* **Task objective**
Your task is to repeat the listing exactly.
----------------------------------------
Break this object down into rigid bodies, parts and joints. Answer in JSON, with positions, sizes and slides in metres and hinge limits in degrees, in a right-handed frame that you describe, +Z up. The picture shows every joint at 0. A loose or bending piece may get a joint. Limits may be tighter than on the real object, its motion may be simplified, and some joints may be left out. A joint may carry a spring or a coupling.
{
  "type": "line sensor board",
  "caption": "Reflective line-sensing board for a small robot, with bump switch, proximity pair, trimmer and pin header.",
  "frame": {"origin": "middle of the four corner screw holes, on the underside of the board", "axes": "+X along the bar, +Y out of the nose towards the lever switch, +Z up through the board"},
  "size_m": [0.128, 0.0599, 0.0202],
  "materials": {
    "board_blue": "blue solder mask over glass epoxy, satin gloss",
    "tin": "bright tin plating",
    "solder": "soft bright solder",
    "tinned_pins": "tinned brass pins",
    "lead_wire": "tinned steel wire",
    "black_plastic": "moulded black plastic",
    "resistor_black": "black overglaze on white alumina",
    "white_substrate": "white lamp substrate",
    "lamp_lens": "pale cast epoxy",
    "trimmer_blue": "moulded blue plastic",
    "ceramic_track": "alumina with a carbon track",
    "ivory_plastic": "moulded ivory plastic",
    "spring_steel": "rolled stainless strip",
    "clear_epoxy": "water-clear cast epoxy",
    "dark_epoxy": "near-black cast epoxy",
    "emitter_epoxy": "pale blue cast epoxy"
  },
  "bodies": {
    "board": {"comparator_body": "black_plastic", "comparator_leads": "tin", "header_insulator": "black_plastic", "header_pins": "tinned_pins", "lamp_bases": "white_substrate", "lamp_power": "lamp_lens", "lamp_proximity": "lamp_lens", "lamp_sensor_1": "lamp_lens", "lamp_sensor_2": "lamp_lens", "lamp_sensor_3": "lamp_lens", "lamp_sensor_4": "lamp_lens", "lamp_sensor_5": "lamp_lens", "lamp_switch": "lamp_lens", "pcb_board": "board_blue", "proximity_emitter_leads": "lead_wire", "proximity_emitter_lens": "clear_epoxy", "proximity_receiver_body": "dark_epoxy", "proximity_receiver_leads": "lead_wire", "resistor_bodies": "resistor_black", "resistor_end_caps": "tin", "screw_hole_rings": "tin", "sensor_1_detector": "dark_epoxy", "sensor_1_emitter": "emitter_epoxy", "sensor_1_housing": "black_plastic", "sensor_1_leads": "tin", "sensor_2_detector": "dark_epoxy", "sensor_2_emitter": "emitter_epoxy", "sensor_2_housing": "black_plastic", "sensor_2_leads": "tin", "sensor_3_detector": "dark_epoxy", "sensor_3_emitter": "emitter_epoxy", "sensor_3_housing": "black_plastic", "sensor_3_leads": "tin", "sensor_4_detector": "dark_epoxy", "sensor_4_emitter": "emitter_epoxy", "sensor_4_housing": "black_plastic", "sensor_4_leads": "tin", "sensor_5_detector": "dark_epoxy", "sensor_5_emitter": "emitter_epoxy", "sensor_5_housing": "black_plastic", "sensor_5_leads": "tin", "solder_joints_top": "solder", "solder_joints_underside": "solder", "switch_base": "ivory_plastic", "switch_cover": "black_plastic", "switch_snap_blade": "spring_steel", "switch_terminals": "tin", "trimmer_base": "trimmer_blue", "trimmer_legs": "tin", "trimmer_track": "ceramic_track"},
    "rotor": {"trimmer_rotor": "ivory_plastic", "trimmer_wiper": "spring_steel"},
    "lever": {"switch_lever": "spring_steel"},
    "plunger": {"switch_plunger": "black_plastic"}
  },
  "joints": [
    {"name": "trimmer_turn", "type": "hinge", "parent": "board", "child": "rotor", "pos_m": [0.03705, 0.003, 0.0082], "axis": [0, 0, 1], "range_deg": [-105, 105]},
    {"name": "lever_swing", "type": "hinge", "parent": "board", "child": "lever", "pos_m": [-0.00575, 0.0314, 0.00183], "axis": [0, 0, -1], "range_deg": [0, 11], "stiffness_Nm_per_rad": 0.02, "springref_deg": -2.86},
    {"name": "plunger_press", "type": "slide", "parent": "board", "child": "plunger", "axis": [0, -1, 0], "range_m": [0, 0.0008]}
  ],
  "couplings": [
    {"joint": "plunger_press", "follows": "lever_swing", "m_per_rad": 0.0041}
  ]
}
----------------------------------------
* **Task answer**
Break this object down into rigid bodies, parts and joints. Answer in JSON, with positions, sizes and slides in metres and hinge limits in degrees, in a right-handed frame that you describe, +Z up. The picture shows every joint at 0. A loose or bending piece may get a joint. Limits may be tighter than on the real object, its motion may be simplified, and some joints may be left out. A joint may carry a spring or a coupling.
{
  "type": "line sensor board",
  "caption": "Reflective line-sensing board for a small robot, with bump switch, proximity pair, trimmer and pin header.",
  "frame": {"origin": "middle of the four corner screw holes, on the underside of the board", "axes": "+X along the bar, +Y out of the nose towards the lever switch, +Z up through the board"},
  "size_m": [0.128, 0.0599, 0.0202],
  "materials": {
    "board_blue": "blue solder mask over glass epoxy, satin gloss",
    "tin": "bright tin plating",
    "solder": "soft bright solder",
    "tinned_pins": "tinned brass pins",
    "lead_wire": "tinned steel wire",
    "black_plastic": "moulded black plastic",
    "resistor_black": "black overglaze on white alumina",
    "white_substrate": "white lamp substrate",
    "lamp_lens": "pale cast epoxy",
    "trimmer_blue": "moulded blue plastic",
    "ceramic_track": "alumina with a carbon track",
    "ivory_plastic": "moulded ivory plastic",
    "spring_steel": "rolled stainless strip",
    "clear_epoxy": "water-clear cast epoxy",
    "dark_epoxy": "near-black cast epoxy",
    "emitter_epoxy": "pale blue cast epoxy"
  },
  "bodies": {
    "board": {"comparator_body": "black_plastic", "comparator_leads": "tin", "header_insulator": "black_plastic", "header_pins": "tinned_pins", "lamp_bases": "white_substrate", "lamp_power": "lamp_lens", "lamp_proximity": "lamp_lens", "lamp_sensor_1": "lamp_lens", "lamp_sensor_2": "lamp_lens", "lamp_sensor_3": "lamp_lens", "lamp_sensor_4": "lamp_lens", "lamp_sensor_5": "lamp_lens", "lamp_switch": "lamp_lens", "pcb_board": "board_blue", "proximity_emitter_leads": "lead_wire", "proximity_emitter_lens": "clear_epoxy", "proximity_receiver_body": "dark_epoxy", "proximity_receiver_leads": "lead_wire", "resistor_bodies": "resistor_black", "resistor_end_caps": "tin", "screw_hole_rings": "tin", "sensor_1_detector": "dark_epoxy", "sensor_1_emitter": "emitter_epoxy", "sensor_1_housing": "black_plastic", "sensor_1_leads": "tin", "sensor_2_detector": "dark_epoxy", "sensor_2_emitter": "emitter_epoxy", "sensor_2_housing": "black_plastic", "sensor_2_leads": "tin", "sensor_3_detector": "dark_epoxy", "sensor_3_emitter": "emitter_epoxy", "sensor_3_housing": "black_plastic", "sensor_3_leads": "tin", "sensor_4_detector": "dark_epoxy", "sensor_4_emitter": "emitter_epoxy", "sensor_4_housing": "black_plastic", "sensor_4_leads": "tin", "sensor_5_detector": "dark_epoxy", "sensor_5_emitter": "emitter_epoxy", "sensor_5_housing": "black_plastic", "sensor_5_leads": "tin", "solder_joints_top": "solder", "solder_joints_underside": "solder", "switch_base": "ivory_plastic", "switch_cover": "black_plastic", "switch_snap_blade": "spring_steel", "switch_terminals": "tin", "trimmer_base": "trimmer_blue", "trimmer_legs": "tin", "trimmer_track": "ceramic_track"},
    "rotor": {"trimmer_rotor": "ivory_plastic", "trimmer_wiper": "spring_steel"},
    "lever": {"switch_lever": "spring_steel"},
    "plunger": {"switch_plunger": "black_plastic"}
  },
  "joints": [
    {"name": "trimmer_turn", "type": "hinge", "parent": "board", "child": "rotor", "pos_m": [0.03705, 0.003, 0.0082], "axis": [0, 0, 1], "range_deg": [-105, 105]},
    {"name": "lever_swing", "type": "hinge", "parent": "board", "child": "lever", "pos_m": [-0.00575, 0.0314, 0.00183], "axis": [0, 0, -1], "range_deg": [0, 11], "stiffness_Nm_per_rad": 0.02, "springref_deg": -2.86},
    {"name": "plunger_press", "type": "slide", "parent": "board", "child": "plunger", "axis": [0, -1, 0], "range_m": [0, 0.0008]}
  ],
  "couplings": [
    {"joint": "plunger_press", "follows": "lever_swing", "m_per_rad": 0.0041}
  ]
}